8    In those circumstances, counsel for the applicants in the underlying proceeding seeks an order, pursuant to r 5.23 of the FCR, dismissing the application for the stay.

9    Counsel contends that Mr Haughton is in the position of an applicant for the purposes of r 5.23(1), and that he is in default within the meaning of r 5.22, on two bases. First, he has failed to comply with the Court’s order on 25 June 2021 that any affidavit to be relied upon be filed and served by 9.30 am on Thursday, 1 July 2021. Secondly, he is in default pursuant to r 5.22(c), because he has failed to attend today’s hearing.

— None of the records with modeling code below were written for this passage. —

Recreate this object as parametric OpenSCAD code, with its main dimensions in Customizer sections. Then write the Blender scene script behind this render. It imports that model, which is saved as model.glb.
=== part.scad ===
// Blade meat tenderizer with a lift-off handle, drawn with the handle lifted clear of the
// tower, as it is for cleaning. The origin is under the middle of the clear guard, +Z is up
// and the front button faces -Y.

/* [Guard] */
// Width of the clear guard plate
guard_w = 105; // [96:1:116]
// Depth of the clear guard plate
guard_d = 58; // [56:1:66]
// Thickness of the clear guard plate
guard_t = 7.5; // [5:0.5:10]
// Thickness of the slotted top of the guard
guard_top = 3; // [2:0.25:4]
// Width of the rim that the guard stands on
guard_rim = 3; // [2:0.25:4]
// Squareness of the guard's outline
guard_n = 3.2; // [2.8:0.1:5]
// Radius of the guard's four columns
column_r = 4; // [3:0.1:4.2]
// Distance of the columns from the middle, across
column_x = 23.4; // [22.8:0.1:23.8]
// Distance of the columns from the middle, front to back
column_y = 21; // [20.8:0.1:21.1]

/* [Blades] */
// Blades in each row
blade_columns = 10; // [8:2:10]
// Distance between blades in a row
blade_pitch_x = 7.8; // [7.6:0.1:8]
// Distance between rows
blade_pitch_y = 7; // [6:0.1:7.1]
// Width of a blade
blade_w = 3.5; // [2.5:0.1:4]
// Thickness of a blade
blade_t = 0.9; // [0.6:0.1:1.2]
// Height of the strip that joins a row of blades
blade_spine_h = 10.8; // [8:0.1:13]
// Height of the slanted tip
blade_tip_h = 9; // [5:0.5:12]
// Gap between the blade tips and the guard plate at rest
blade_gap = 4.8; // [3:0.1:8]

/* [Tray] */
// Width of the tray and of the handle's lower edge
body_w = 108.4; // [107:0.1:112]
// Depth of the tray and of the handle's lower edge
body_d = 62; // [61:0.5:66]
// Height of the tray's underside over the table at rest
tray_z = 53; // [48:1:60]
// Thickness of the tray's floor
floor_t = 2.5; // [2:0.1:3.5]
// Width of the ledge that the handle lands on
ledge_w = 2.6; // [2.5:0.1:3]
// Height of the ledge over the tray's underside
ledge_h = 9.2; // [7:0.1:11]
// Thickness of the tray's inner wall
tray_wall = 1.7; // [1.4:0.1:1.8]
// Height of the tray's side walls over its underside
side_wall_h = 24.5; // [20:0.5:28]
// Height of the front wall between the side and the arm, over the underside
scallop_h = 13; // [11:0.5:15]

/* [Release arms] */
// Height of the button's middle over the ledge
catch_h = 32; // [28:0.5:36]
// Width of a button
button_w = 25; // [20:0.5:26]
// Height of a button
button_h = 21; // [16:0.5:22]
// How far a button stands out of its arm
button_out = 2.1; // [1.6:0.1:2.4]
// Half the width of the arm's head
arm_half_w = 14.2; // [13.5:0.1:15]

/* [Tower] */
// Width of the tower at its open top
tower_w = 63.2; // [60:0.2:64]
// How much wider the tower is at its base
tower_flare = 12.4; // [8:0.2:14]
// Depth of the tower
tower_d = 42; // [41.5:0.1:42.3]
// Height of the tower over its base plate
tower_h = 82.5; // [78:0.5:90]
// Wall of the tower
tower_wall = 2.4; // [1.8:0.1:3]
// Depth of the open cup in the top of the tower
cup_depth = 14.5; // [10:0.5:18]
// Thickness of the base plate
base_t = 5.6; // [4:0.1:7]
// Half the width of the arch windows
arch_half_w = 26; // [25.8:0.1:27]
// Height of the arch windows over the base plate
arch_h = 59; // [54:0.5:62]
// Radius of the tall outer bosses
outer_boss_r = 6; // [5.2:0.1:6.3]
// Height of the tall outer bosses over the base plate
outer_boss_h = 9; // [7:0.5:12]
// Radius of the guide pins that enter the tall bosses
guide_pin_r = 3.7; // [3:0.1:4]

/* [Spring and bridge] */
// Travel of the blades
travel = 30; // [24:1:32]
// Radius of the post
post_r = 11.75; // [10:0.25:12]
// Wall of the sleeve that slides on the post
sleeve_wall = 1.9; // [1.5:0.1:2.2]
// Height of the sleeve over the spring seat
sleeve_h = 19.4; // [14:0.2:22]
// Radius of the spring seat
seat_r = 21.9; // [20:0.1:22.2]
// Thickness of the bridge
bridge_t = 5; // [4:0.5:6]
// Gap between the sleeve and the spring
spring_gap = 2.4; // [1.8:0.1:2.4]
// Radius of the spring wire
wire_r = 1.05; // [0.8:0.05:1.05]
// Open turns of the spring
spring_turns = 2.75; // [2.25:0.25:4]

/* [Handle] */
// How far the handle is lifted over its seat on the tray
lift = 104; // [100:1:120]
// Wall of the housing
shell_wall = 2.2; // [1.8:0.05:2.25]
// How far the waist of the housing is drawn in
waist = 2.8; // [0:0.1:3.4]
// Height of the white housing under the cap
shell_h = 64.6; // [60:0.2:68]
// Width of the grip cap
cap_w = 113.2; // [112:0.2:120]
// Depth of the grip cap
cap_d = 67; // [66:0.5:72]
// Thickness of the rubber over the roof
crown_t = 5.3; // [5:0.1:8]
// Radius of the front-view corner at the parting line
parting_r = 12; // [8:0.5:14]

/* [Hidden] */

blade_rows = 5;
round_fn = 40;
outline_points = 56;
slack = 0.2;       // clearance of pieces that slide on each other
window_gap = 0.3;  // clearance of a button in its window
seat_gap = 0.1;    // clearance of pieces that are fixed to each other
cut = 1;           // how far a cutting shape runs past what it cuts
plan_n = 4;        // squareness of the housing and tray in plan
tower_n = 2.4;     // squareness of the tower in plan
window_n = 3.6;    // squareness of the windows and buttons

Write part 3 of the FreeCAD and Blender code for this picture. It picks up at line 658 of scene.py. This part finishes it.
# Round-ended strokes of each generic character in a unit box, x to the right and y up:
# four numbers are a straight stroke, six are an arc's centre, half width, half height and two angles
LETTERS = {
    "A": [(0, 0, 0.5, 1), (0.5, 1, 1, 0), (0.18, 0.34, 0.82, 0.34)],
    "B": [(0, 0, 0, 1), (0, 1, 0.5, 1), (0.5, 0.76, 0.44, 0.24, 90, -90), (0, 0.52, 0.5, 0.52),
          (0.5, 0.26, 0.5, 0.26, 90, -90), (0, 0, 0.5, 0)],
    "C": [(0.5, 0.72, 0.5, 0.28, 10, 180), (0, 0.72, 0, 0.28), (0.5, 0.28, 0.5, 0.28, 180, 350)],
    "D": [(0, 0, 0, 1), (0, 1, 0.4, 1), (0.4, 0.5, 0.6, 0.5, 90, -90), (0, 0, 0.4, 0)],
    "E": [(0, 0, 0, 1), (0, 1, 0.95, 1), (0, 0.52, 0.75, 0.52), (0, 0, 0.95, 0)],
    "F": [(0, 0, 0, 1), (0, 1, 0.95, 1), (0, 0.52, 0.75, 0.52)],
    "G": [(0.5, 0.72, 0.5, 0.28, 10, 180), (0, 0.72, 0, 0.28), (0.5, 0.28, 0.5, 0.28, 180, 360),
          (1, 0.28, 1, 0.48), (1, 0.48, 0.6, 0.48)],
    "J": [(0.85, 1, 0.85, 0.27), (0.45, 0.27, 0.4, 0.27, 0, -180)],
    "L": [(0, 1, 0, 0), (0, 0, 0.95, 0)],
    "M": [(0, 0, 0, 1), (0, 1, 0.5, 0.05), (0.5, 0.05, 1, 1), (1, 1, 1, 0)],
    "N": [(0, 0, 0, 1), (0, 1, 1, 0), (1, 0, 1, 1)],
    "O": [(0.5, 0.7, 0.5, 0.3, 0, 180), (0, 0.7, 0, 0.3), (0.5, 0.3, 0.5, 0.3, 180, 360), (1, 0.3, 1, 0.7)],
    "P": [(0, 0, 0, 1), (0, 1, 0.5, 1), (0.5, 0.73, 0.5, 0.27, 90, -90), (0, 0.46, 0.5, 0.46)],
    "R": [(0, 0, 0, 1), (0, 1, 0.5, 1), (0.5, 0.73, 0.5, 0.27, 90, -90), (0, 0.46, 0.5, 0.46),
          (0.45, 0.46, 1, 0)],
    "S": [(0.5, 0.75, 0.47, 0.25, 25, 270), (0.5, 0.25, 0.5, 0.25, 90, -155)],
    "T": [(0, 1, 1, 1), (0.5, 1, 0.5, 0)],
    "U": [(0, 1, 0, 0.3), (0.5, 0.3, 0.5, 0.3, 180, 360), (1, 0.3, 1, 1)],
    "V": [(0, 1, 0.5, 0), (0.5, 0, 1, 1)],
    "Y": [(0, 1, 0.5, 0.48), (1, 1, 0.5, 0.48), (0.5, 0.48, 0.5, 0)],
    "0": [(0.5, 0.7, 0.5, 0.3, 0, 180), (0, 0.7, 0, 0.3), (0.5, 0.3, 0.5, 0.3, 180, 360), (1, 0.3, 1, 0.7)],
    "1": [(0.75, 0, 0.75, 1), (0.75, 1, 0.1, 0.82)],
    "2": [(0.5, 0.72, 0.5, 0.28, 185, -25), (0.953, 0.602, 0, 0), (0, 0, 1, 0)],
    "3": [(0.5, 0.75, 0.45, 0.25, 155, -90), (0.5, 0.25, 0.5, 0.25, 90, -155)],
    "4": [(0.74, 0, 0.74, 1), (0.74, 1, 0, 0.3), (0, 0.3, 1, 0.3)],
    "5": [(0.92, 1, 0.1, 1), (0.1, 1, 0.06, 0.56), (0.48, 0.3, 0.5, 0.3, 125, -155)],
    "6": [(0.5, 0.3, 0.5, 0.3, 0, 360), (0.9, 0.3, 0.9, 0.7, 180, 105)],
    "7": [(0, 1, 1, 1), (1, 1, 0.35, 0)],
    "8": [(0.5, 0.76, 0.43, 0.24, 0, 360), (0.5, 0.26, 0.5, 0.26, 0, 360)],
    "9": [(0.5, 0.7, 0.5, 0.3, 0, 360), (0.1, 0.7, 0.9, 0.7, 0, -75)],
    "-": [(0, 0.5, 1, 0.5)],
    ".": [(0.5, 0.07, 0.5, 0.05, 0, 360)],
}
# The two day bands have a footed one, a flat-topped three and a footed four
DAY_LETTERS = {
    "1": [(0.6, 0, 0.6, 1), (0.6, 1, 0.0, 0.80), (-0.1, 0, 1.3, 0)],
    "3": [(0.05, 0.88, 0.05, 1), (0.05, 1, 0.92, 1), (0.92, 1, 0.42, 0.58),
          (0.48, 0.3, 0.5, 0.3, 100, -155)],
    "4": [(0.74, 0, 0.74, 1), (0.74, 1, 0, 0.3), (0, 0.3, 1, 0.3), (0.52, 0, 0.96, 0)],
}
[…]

10    I am satisfied that both of those matters are established and that Mr Haughton is in default. I continue to consider that there are significant issues concerning the power of the Court on the present application to grant the order sought by Mr Haughton, but it is not necessary to address those presently.

11    I am satisfied that the applicants are entitled to the dismissal of the interlocutory application on the grounds that Mr Haughton is in default and that discretionary considerations point in favour of the dismissal. Those matters are first the relative lateness with which Mr Haughton has brought the interlocutory application seeking the stay. I refer in that respect to the fact that the application for the stay was filed on 21 June 2021, even though the sequestration order was made on 8 June 2021. A second matter is that Mr Haughton has not sought in any way to address the issues concerning the Court’s power and discretion which were raised with him at the hearing on 25 June 2021. In these circumstances, it is not necessary to address issues concerning the regularity of the interlocutory application.

12    Accordingly, I make the following orders:

(1)    The interlocutory application of Mr Haughton filed on 21 June 2021 is dismissed.

(2)    Mr Haughton is to pay the Applicants’ costs of and incidental to his application filed on 21 June 2021 with those costs to be taxed in default of agreement.

I certify that the preceding twelve (12) numbered paragraphs are a true copy of the Reasons for Judgment of the Honourable Justice White.